Cela dit, il reste dans les pays des attitudes psychologiques. En Italie, les
régularisations ont atteint 150 000, sans que cela ait
provoqué le moindre débat national qui s'est polarisé sur
l'Albanie.
M. LE RAPPORTEUR
. - Je tiens à vous informer que l'Italie vient
d'adopter une législation beaucoup plus draconienne. C'est un texte de
mars 1998, je l'ai eu directement, étant Maire d'une commune
frontalière, par le préfet de la province italienne voisine.
M. GALABERT
. - On m'a dit que les tensions essentielles se polarisaient
sur le problème de l'Albanie.
M. LE RAPPORTEUR.
- Quel est votre sentiment sur ce point ?
M. GALABERT.
- Il est évident que ce sont des problèmes
européens.
M. LE RAPPORTEUR
. - Ne faudrait-il pas arriver à l'harmonisation
d'une réglementation européenne là-dessus ?
M. GALABERT
. - Certainement.
M. LE RAPPORTEUR
. - Quelles sont vos principales conclusions ?
M. GALABERT
. - L'opération, dans le cadre où elle a
été définie, s'est plutôt bien passée,
notamment de la part des personnels des préfectures qui sont au coeur de
l'opération. Ils ont eu à appliquer des réglementations
d'esprit très différent, d'une période à l'autre.

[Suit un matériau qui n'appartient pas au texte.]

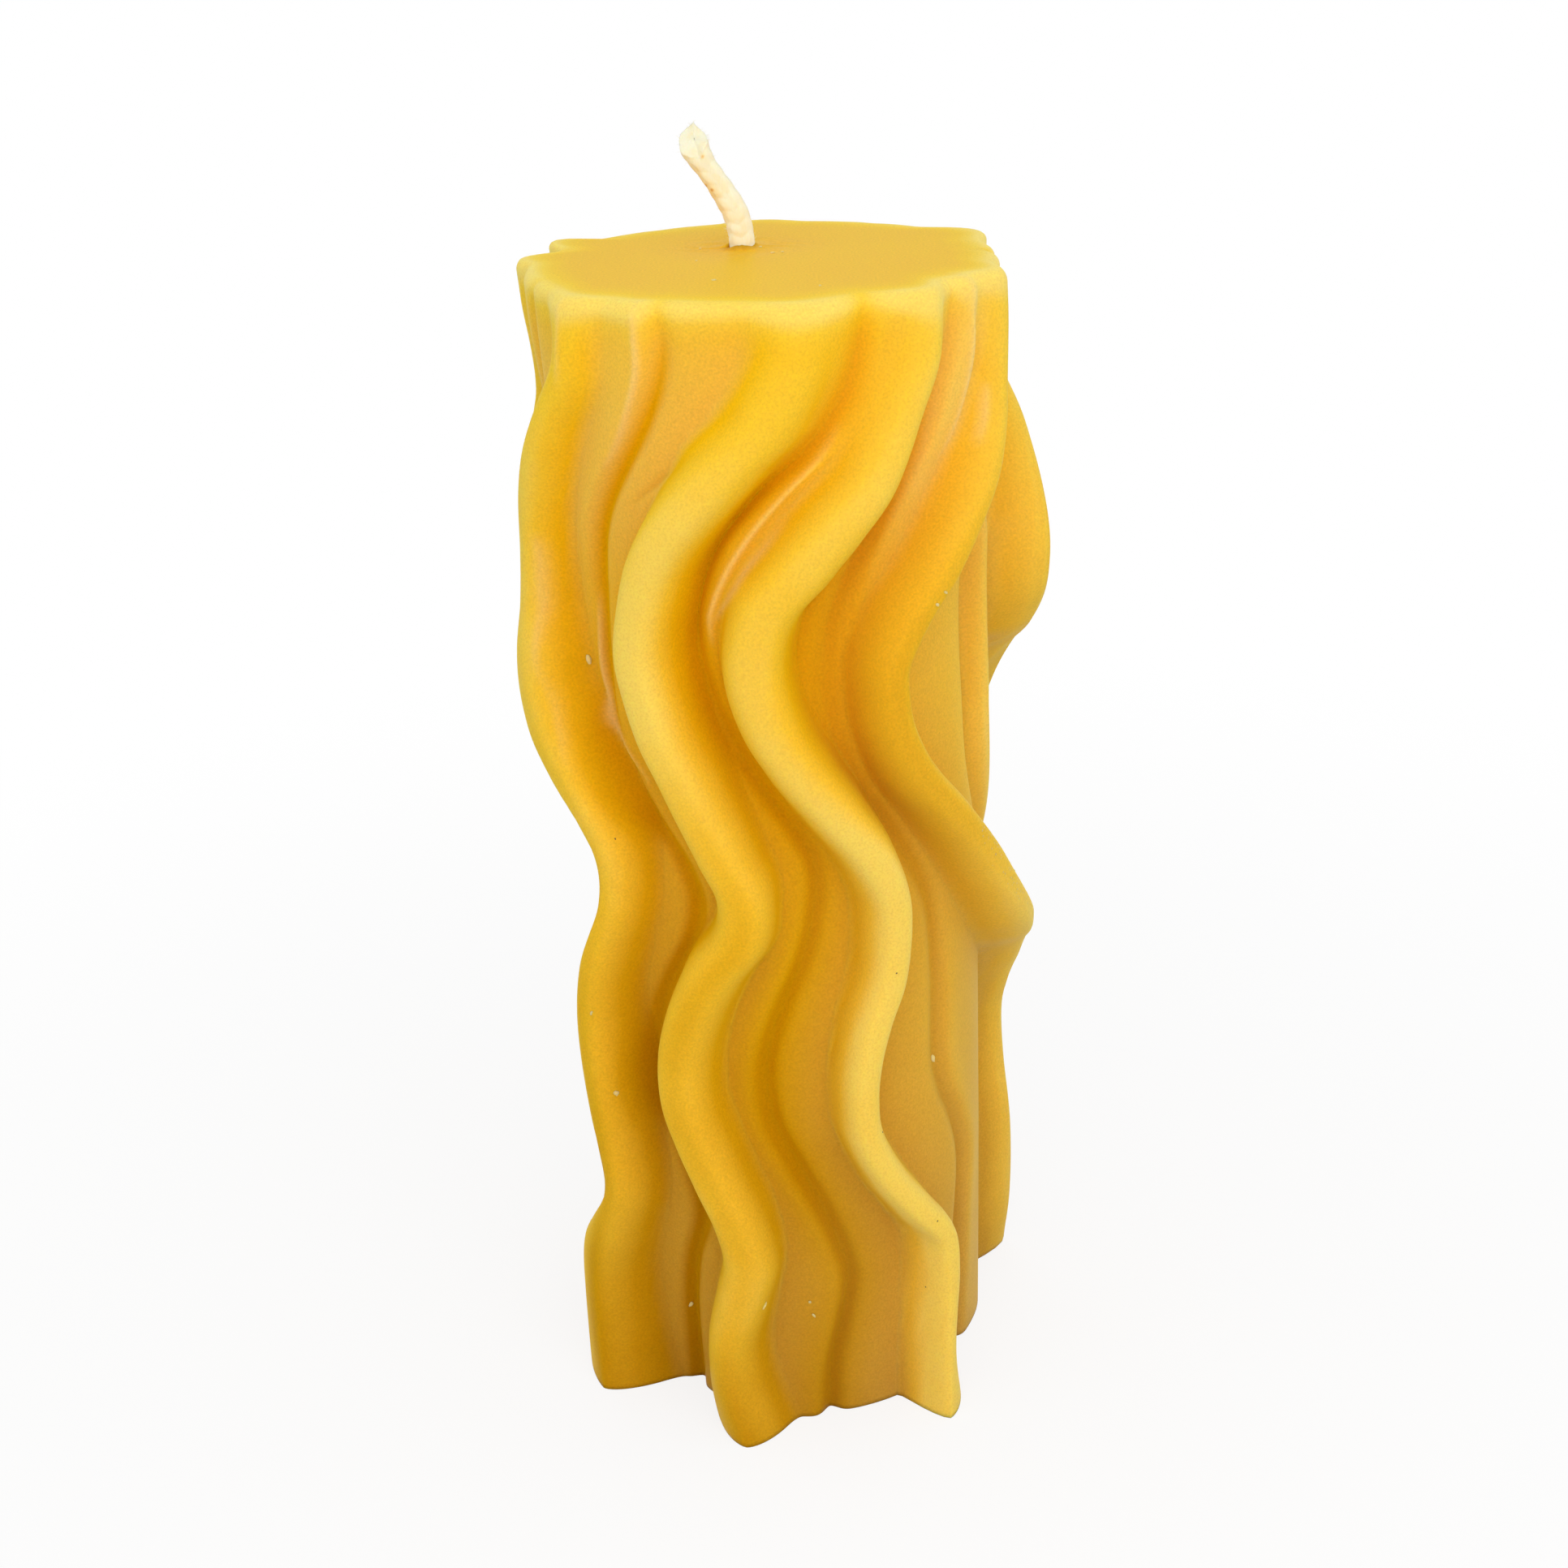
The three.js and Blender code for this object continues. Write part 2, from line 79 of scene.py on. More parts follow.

J'ai raconté l'anecdote de ce directeur de préfecture à
qui l'intéressé ayant à prouver sa présence en
France a dit : j'étais là en 1994, voilà
l'arrêté de reconduite à la frontière que vous
m'avez signé alors. Cela demande une petite reconversion. De ce point de
vue, cela a été satisfaisant.
Il y a des divergences. Une organisation ne peut jamais être parfaitement
uniforme. Pour le reste, il y a eu un effort annoncé et indiscutablement
légitime de résoudre d'abord des situations familiales, les
conjoints, les couples, le rapprochement des enfants. Pour de nombreuses
raisons, en partie techniques, les célibataires, surtout s'ils avaient
leur famille dans leur pays d'origine, ont été un peu
sacrifiés. Je pense que certaines préfectures ont
été un peu rigoureuses.
M. LE PRÉSIDENT
. - Je vous remercie.
Chers collègues, avez-vous des questions complémentaires ?
Je n'en vois pas. Bien, Monsieur le Président, nous vous remercions de
votre propos et de sa précision et nous allons vous libérer.